ちなみに、これ金額の多寡はあまり関係ありません。僕自身がそっち側だったので高いか安いかはかなりの判断ができると思っているけど、とっても大きな会社の単価の高いところでもぜんぜんダメなことは多くて、結局は人です(もしくは会社のフレームワークがガッチリしててそれをなぞるだけで70点取れるぐらいの会社か)。

 

会社だけじゃない、自身にその価値があるのかを考えるべき

これはあくまで元同業者として読んで欲しいのだけど、「結局は人」と書いた通りWeb制作なんざほとんどは「人」だと思います。

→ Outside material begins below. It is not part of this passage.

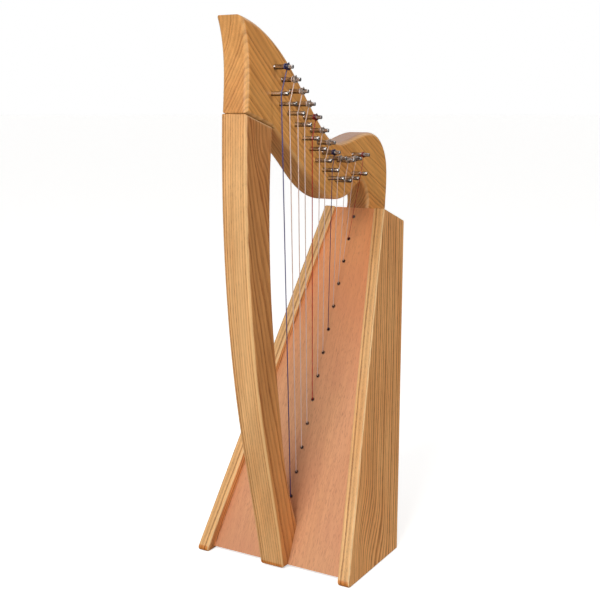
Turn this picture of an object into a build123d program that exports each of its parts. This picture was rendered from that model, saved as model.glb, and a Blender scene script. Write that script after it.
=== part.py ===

営業フェーズあるあるなんだけど、発注前はとても優秀なエース級の人が出てきて、いざ発注したら別の担当者がつき、「あれ・・・?こんなはずでは・・・」みたいなこと、たくさんあります。

営業としては自社のサービスブランドを体現するエース級を見せて仕事取りたいし、かといってエース級は忙しいので他のプロジェクトにひっぱりだこでそうそうアサインできないしで、仕方ないんですけどね。

ただ、それは裏を返せばどんなに会社が有名でも結局は担当者次第なので、「自分にその高い単価を貰う価値があるか」は会社と関係なく考えるべきだと思います。

「コンペとか依頼するクライアントはダメダメだぜ!」って思うのは自由だし、発注側としてはその話は全面的に同意し反省すべきだと思うけど、一方で受託側ならば「コンペなんかダメだぜって言えるほど自分には価値があるか?」「それは相手に伝わるように表現できているか?」ということは考えないと。※注:あくまで元同業者として言ってます

そうじゃなきゃダメだってことではないです。所詮はただのマッチングの話なので単価が低くとも楽しくお仕事で来てるんならそれでいいと思います。

ただ、いま一度自身の価値について省みることは「優秀なWeb屋」になりたいのなら必要不可欠なことだと思うんですよね。

ま、これは「イチ社員」として捉えた場合、発注側の僕自身にも言えることなんですけどね。

追記

あ、ちなみに、もちろん優秀な担当者さんもたくさんいます。対応が素晴らしくて、勉強になるなぁってこともありますよね。